The volume closes with an analysis of pan-European circulation of genres and motifs. Chapter 6, “The Prophetic Eagle in Italy, England and Wales: Dante, Chaucer and Insular Political Prophecy” (169-92), by Victoria Flood, considers the surprising absence of political prophecy in Chaucer’s work, given its popularity elsewhere in Europe, including in Dante’s works. Flood’s work on the parodic interpretation of Dante’s Eagle in Chaucer’s House of Fame resonates well with Teresa A. Kennedy’s argument (Chapter 8, “From Imitation to Invention: Chaucer’s Journey from The House of Fame to the Nun’s Priest’s Tale,” 217-40), which similarly suggests that Chaucer demystifies the Eagle to emphasise the unreliability of language as a conduit to absolute truths. Leah Schwebel instead focuses on “trophee,” a textual crux in Chaucer’s writing (Chapter 7, “‘Trophee’ and Triumph in the Monk’s Tale,” 193-216), proposing that it should be understood in the context of the genre of poetic triumph, used by Ovid and Virgil and revived during the trecento. By appropriating this Latin and Italian form of expression in the Monk’s Tale, Chaucer highlights the crucial role of the poet in memorialising famous people and events.

Perhaps the greatest contribution of this volume is that it convincingly shows the value of reading Chaucer in the context of European-wide circulation of people and ideas. By reading and repurposing Dante, Petrarch, and Bocaccio critically and selectively, Chaucer was able to capture phenomena as central to medieval scholarship as prophetic writing or political uses of public art on the cusp of change.
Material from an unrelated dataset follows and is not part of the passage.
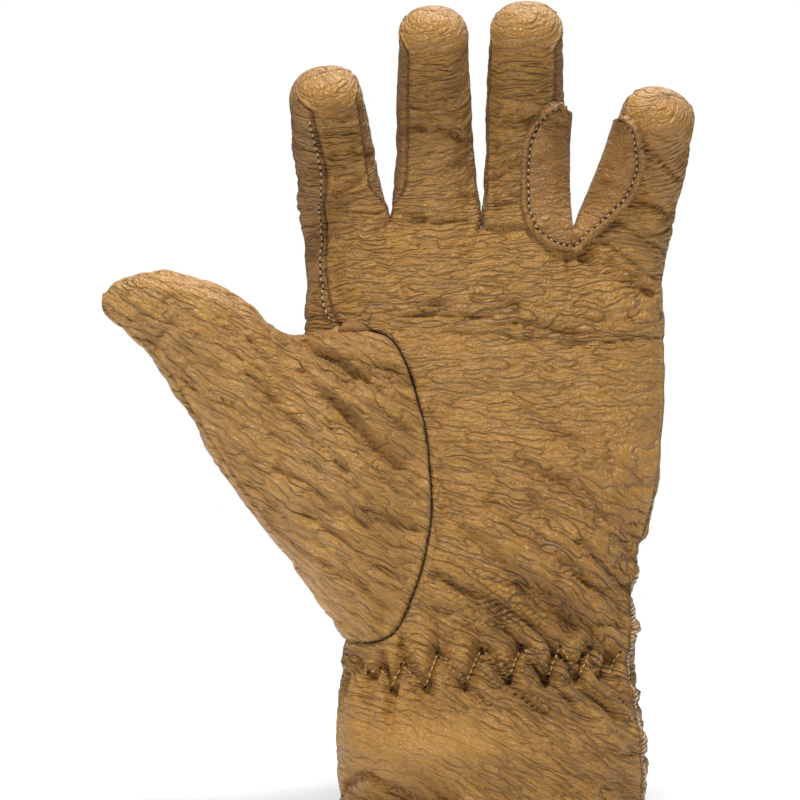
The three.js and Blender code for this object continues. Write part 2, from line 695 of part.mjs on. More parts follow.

Implicitly, this volume issues an important correction to the prevailing narrative about Chaucer’s inability to imitate the Italian poets structurally: perhaps Chaucer has been able to absorb his Italian influences so successfully not despite the fact that his Dante is a “Dante of fragments” (Warren Ginsberg, Chaucer’s Italian Tradition (Ann Arbor: University of Michigan Press, 2002), p. 30), but because of it.